Nous approuvons l'exception en matière d'information, qui a été introduite à l'Assemblée nationale sur l'initiative de Pierre-Christophe Baguet. La commission des affaires culturelles du Sénat propose une amélioration de la rédaction du texte, en précisant que la reproduction ou la représentation des oeuvres d'art graphique doit répondre à un but exclusif d'information immédiate.

Nous soutiendrons les amendements bienvenus de nos collègues Marie-Christine Blandin et Jean-Paul Alduy visant à retirer les photographies de cette exception, afin de s'assurer que le droit d'auteur des journalistes-photographes est respecté.

Nous souhaitons également que le Sénat introduise l'exception au droit d'auteur pour des utilisations à des fins d'enseignement et de recherche, exception assez largement répandue en Europe. Nous reviendrons sur ce point lors de l'examen de notre amendement, moins restrictif que celui qui est proposé par la commission des affaires culturelles.

Au demeurant, je voudrais insister sur l'exception en faveur des bibliothèques publiques.

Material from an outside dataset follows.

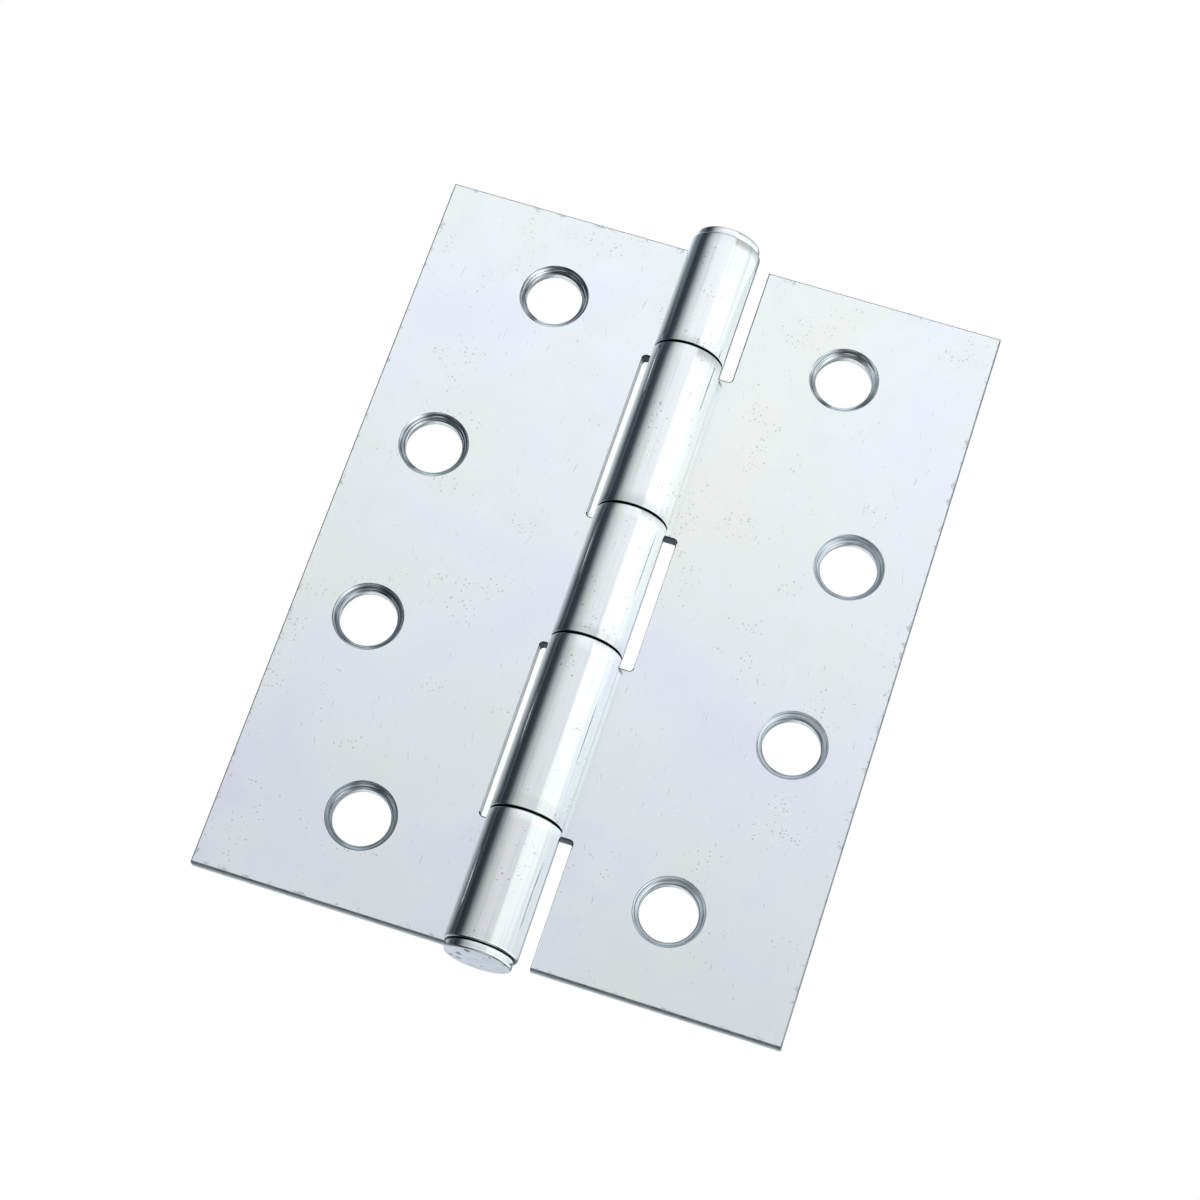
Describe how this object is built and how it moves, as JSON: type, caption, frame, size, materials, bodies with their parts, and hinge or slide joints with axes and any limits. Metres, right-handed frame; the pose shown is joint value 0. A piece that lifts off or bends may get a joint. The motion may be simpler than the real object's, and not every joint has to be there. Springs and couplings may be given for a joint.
{
  "type": "door hinge",
  "caption": "Pressed steel butt hinge with a loose pin: two flat leaves with countersunk holes, rolled knuckles that interleave, and a round button at each end of the barrel.",
  "frame": {"origin": "on the pin axis, half way up the leaves", "axes": "+Z along the pin towards its head, +X across the frame leaf, -Y the side that the countersunk faces look to"},
  "size_m": [0.076, 0.0094, 0.1033],
  "materials": {
    "leaf_steel": "bright zinc plated cold-rolled steel",
    "pin_steel": "bright zinc plated turned steel"
  },
  "bodies": {
    "frame": {"frame_leaf": "leaf_steel", "bottom_tip": "pin_steel"},
    "door": {"door_leaf": "leaf_steel"},
    "pin": {"hinge_pin": "pin_steel"}
  },
  "joints": [
    {"name": "door_swing", "type": "hinge", "parent": "frame", "child": "door", "pos_m": [0, 0, 0], "axis": [0, 0, 1], "range_deg": [-100, 180]},
    {"name": "pin_lift", "type": "slide", "parent": "frame", "child": "pin", "axis": [0, 0, 1], "range_m": [0, 0.095]}
  ]
}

C'est une question centrale pour les collectivités territoriales que nous représentons ici : toute une partie de la dimension culturelle de l'action des collectivités locales, et notamment la lecture publique, est en jeu.

De très nombreuses communes ont, depuis trente ans, créé et développé des bibliothèques pour favoriser l'accès du plus grand nombre à la culture et à la connaissance. Il s'agit en effet d'établissements essentiels pour favoriser l'égalité des chances et la formation tout au long de la vie, grâce à l'accès des populations les plus diverses aux oeuvres les plus variées. La bibliothèque publique est parfois le seul lieu ouvert à tous dans une commune ou un quartier. Ces services publics connaissent aujourd'hui une mutation vers un fonctionnement mêlant les supports physiques et les ressources électroniques.

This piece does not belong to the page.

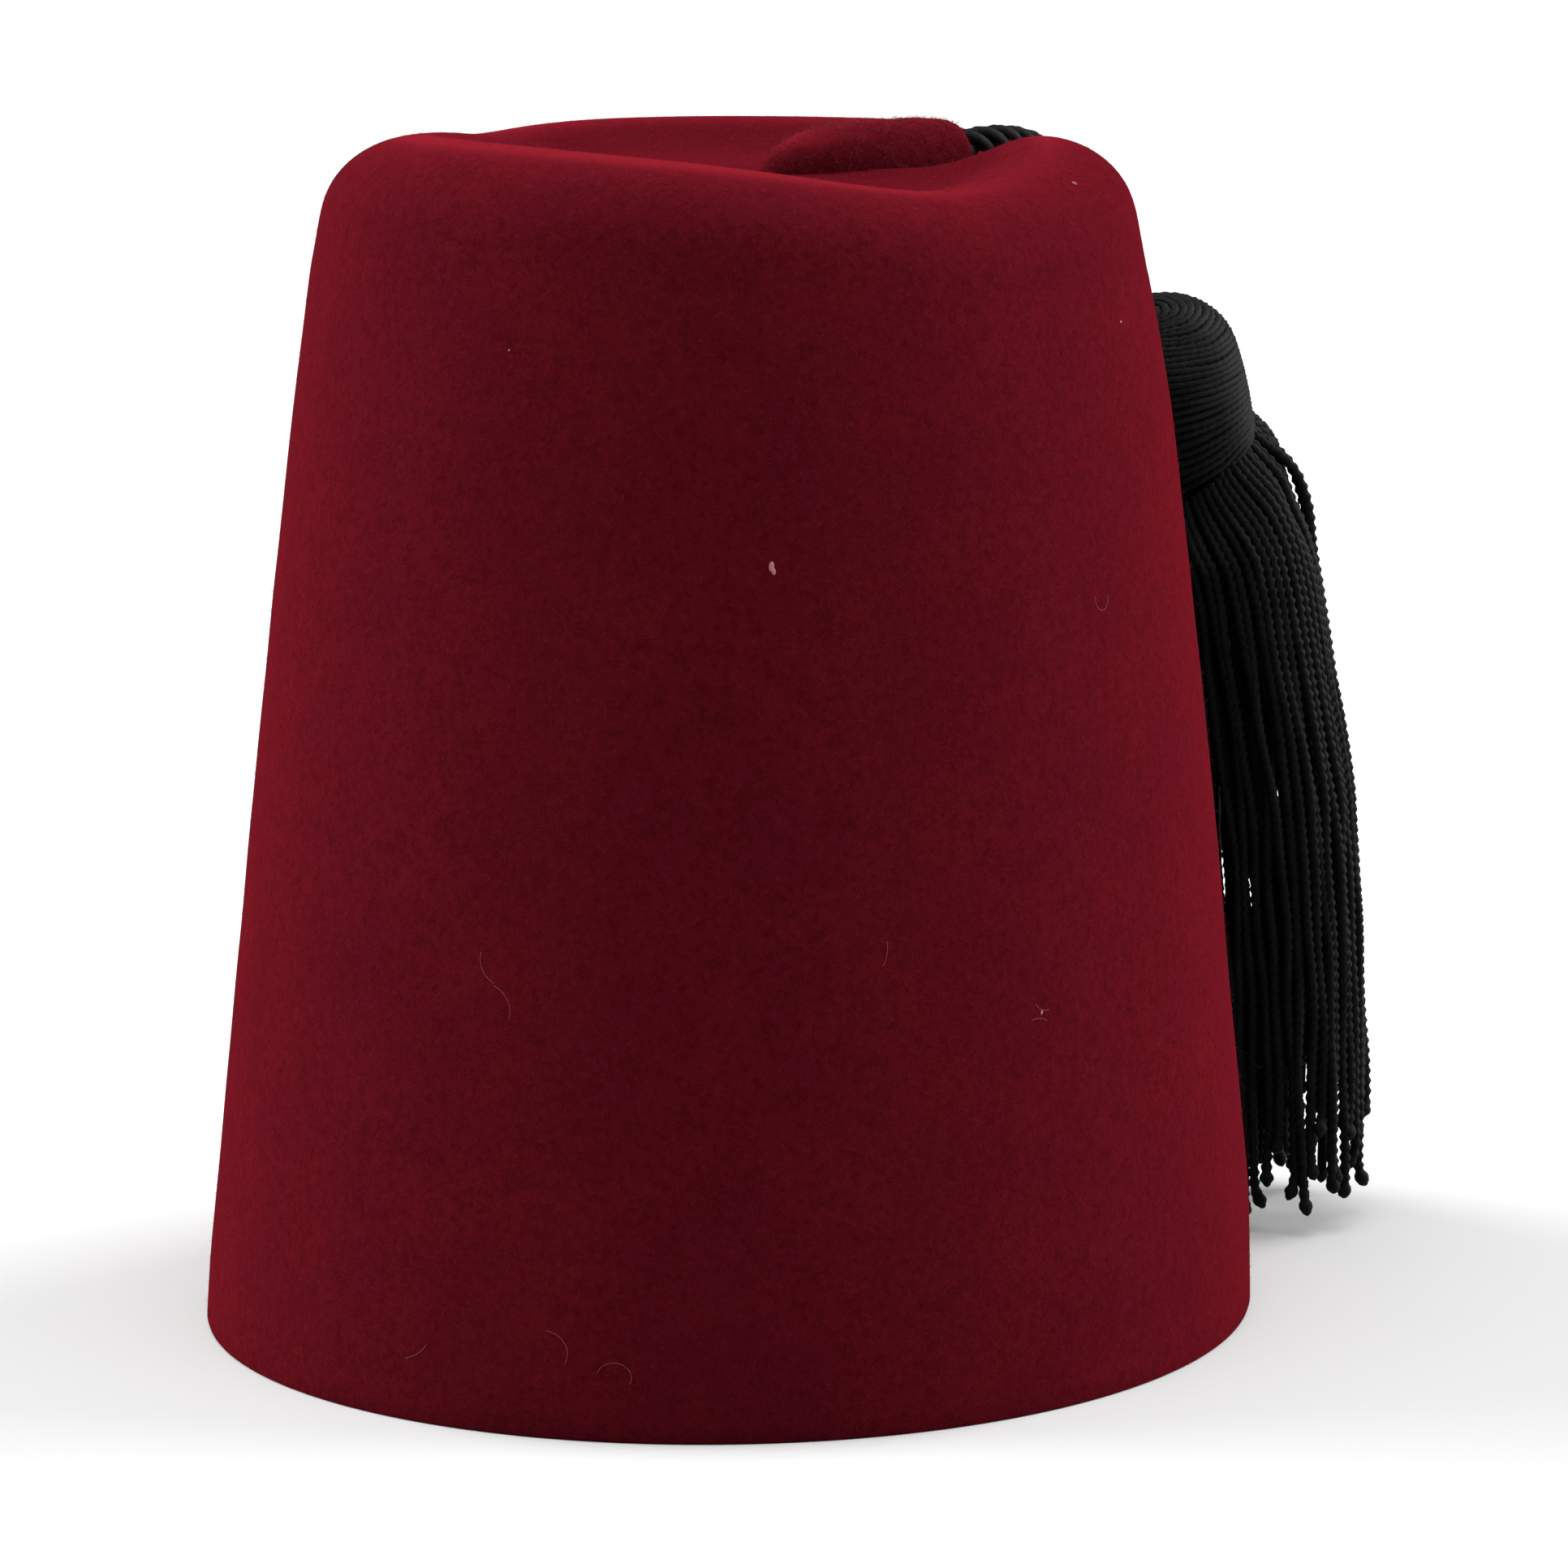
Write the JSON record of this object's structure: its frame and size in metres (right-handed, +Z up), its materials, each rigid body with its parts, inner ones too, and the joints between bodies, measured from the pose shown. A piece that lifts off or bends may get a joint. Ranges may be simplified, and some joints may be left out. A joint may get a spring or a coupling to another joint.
{
  "type": "fez hat",
  "caption": "Tall dark red felt fez with a dished crown, and a black cord tassel hanging beside the wall from a fold in the crown.",
  "frame": {"origin": "middle of the rim's outline, on the plane that the rim rests on", "axes": "+Z up through the crown, -Y the front, Y along the longer way of the oval rim, +X the wearer's left"},
  "size_m": [0.1813, 0.2043, 0.1969],
  "materials": {
    "felt_red": "matte wool felt with a short nap",
    "tassel_black": "twisted cord with a slight sheen"
  },
  "bodies": {
    "root": {"felt_body": "felt_red", "tassel_cord": "tassel_black", "tassel_head": "tassel_black", "tassel_skirt": "tassel_black"}
  },
  "joints": []
}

La législation doit donc s'adapter pour faciliter cette évolution et pour garantir la poursuite des missions de service public de ces institutions. Voilà pourquoi il nous semble nécessaire que la loi intègre, comme l'y autorise la directive européenne, cette exception en faveur des bibliothèques accessibles au public, des établissements d'enseignement, des musées et des archives, qui ne recherchent aucun avantage commercial ou économique direct ou indirect.

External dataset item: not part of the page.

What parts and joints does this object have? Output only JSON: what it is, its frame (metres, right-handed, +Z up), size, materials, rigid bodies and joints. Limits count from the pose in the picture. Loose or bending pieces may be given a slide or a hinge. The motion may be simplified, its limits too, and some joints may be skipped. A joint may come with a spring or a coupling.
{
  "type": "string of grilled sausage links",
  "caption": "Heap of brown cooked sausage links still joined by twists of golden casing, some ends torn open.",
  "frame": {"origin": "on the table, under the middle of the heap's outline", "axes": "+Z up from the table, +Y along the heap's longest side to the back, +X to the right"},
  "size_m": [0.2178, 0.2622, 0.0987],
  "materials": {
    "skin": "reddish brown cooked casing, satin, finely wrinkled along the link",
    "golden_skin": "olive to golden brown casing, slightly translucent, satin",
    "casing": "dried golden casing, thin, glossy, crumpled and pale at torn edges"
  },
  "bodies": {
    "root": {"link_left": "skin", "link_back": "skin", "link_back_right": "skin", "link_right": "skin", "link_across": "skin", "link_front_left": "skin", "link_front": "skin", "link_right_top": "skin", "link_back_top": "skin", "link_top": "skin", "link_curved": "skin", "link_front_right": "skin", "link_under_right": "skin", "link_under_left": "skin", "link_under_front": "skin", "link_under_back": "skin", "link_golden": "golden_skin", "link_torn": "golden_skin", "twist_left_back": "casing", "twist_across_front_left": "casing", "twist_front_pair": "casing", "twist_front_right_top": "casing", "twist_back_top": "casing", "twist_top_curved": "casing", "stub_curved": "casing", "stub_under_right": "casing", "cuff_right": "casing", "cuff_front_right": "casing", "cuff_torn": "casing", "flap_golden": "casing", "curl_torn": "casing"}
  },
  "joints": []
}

Nous l'avons expliqué ce matin, une telle exception vise non pas à créer un droit nouveau, mais à garantir, dans l'univers du numérique, les fonctions légitimes des bibliothèques que sont la conservation et la communication. Sans l'adoption de cette exception, c'est pied à pied que des milliers de collectivités territoriales devraient négocier chaque usage, chaque condition d'utilisation des ressources numériques qu'elles mettent à la disposition des citoyens. En intégrant cette exception, il s'agit de maintenir dans l'univers du numérique l'équilibre qui existe dans l'univers du papier, sans remettre en cause, bien sûr, la légitimité des droits des auteurs.

Avec ces nouvelles exceptions, le groupe UC-UDF est satisfait de l'équilibre atteint par le projet de loi. Sans aller trop loin et en respectant les droits légitimes des auteurs, les nouvelles exceptions garantissent l'accès et la diffusion de la culture, des savoirs et de l'information dans notre société.